Records that describe objects:
********
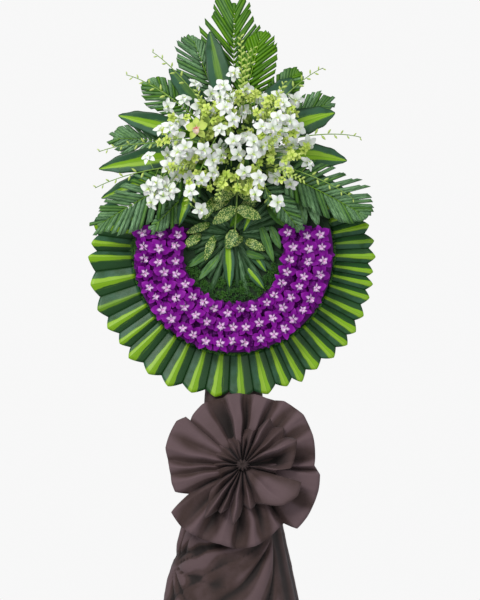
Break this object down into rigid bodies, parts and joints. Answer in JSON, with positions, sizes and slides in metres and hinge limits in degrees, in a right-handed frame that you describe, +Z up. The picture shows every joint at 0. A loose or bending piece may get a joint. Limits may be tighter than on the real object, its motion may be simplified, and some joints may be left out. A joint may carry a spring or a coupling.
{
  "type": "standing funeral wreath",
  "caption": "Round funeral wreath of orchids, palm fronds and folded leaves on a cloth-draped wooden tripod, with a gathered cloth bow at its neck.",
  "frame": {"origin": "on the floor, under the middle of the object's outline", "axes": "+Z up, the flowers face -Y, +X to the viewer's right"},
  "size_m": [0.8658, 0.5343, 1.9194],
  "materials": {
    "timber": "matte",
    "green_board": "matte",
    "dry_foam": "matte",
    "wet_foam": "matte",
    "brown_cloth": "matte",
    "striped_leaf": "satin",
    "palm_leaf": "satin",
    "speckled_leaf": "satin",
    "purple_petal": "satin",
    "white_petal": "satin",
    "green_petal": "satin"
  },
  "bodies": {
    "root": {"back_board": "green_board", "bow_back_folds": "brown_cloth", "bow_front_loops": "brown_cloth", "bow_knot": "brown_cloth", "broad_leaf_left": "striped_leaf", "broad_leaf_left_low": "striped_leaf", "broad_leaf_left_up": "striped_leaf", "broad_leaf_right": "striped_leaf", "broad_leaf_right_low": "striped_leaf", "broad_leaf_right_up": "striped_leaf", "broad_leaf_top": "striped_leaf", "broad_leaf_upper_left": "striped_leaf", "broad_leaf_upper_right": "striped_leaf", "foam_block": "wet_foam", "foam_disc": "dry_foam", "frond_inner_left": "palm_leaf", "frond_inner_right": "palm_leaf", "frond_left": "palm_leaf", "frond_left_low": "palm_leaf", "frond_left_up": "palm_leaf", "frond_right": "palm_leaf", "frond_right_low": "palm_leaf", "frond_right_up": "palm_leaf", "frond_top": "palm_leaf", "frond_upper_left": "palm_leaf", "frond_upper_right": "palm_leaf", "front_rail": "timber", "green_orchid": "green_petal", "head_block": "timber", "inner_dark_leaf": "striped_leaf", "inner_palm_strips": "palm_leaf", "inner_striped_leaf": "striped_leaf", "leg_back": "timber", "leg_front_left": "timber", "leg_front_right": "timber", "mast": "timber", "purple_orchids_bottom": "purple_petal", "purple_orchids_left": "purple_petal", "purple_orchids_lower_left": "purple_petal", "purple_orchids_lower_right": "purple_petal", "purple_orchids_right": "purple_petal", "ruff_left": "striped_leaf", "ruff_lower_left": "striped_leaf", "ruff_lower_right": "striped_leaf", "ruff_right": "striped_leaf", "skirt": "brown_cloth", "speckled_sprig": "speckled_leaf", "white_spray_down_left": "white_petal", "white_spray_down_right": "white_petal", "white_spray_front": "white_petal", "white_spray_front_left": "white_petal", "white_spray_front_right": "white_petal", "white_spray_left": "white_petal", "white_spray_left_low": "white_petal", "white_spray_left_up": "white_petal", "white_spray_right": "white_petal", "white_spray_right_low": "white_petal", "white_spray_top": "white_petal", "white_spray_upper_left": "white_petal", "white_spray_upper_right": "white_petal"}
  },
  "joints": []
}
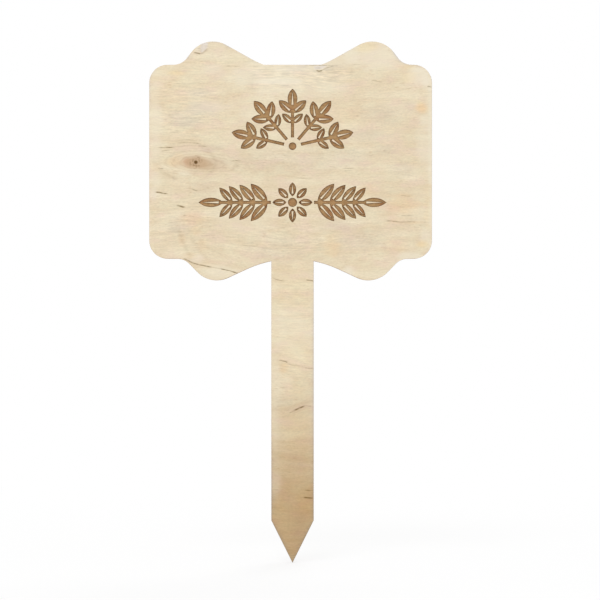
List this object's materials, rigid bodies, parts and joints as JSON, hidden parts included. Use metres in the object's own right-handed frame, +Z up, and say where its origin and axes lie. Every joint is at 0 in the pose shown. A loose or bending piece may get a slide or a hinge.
********
SHORT PROBLEM: Copy each line in the data that holds the word "axes".

ANSWER BELOW:
  "frame": {"origin": "on the floor, under the middle of the object's outline", "axes": "+Z up, the flowers face -Y, +X to the viewer's right"},
List this object's materials, rigid bodies, parts and joints as JSON, hidden parts included. Use metres in the object's own right-handed frame, +Z up, and say where its origin and axes lie. Every joint is at 0 in the pose shown. A loose or bending piece may get a slide or a hinge.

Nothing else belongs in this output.